The whole which is better argument is slightly misguided as the whole point of the OS is that it is for everyone, which in turn means, within the scope of the project enabling users to make choices that fit their own needs and use cases.
If you want to use Bromite that is your perogative but to clarify Vanadiums strengths please take some time to familiarise yourself with the documentation on the website:
https://grapheneos.org/usage#web-browsing
The second paragraph addresses the two easential features you mentioned:
Vanadium was previously primarily focused on security hardening but we plan on adding assorted privacy and usability features. In the near future, we plan to add support for always incognito mode, content filtering (ad blocking, etc.), improved state partitioning, backup/restore, native autofill and many other features.
This will obviously be taking a back seat during the process of porting GrapheneOS to Android13 so is a Soon™ item.
Part of the reason for not offering them already is as follows:
GrapheneOS cares about being able to upstream code. As part of using GPLv2 we require contributors authorize upstreaming code under the preferred upstream license, which only applies if it's accepted. Blocking the upstreams from using their code is exactly what Bromite is doing.
They were previously allowing us to use most of their code via dual licensing it.
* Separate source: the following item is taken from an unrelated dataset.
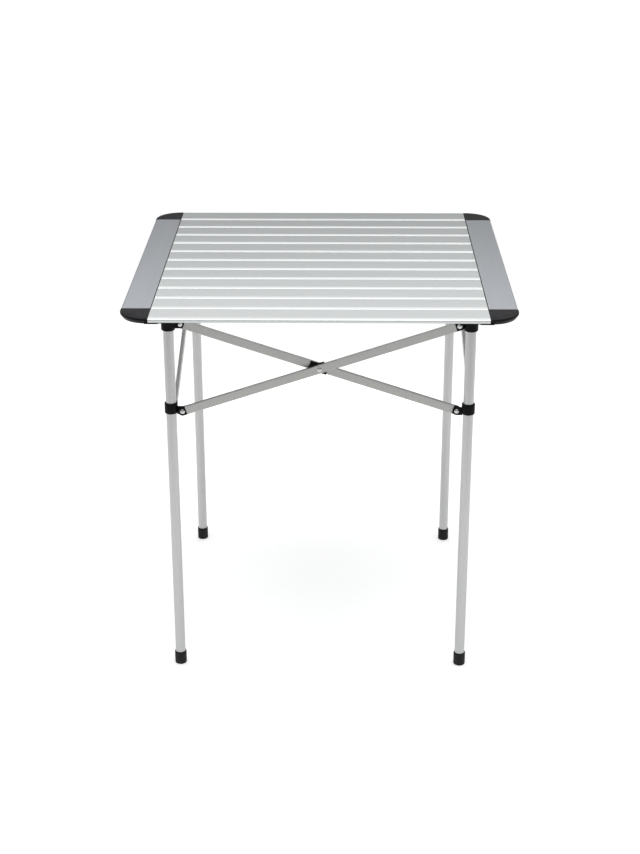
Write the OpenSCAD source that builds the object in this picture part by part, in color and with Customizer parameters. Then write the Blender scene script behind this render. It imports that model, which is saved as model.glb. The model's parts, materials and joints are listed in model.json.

They included most of our code and lots of code we hadn't merged yet such as their content filtering implementation being based on the one done for GrapheneOS, per-site JIT toggle and much more.
We didn't find it particularly fair that a project is including our code while we would be unable to use theirs even if we were willing to include GPLv3 code because they do not grant the exception we would need for linking the WebView with non-GPLv3 compatible apps in the OS.
Vanadium will be using the same GPLv2-only licensing approach used by the Linux kernel. The overall licenses applying to GrapheneOS are unchanged.
This change is being made due to require Bromite to allow us to use their code if they keep using ours.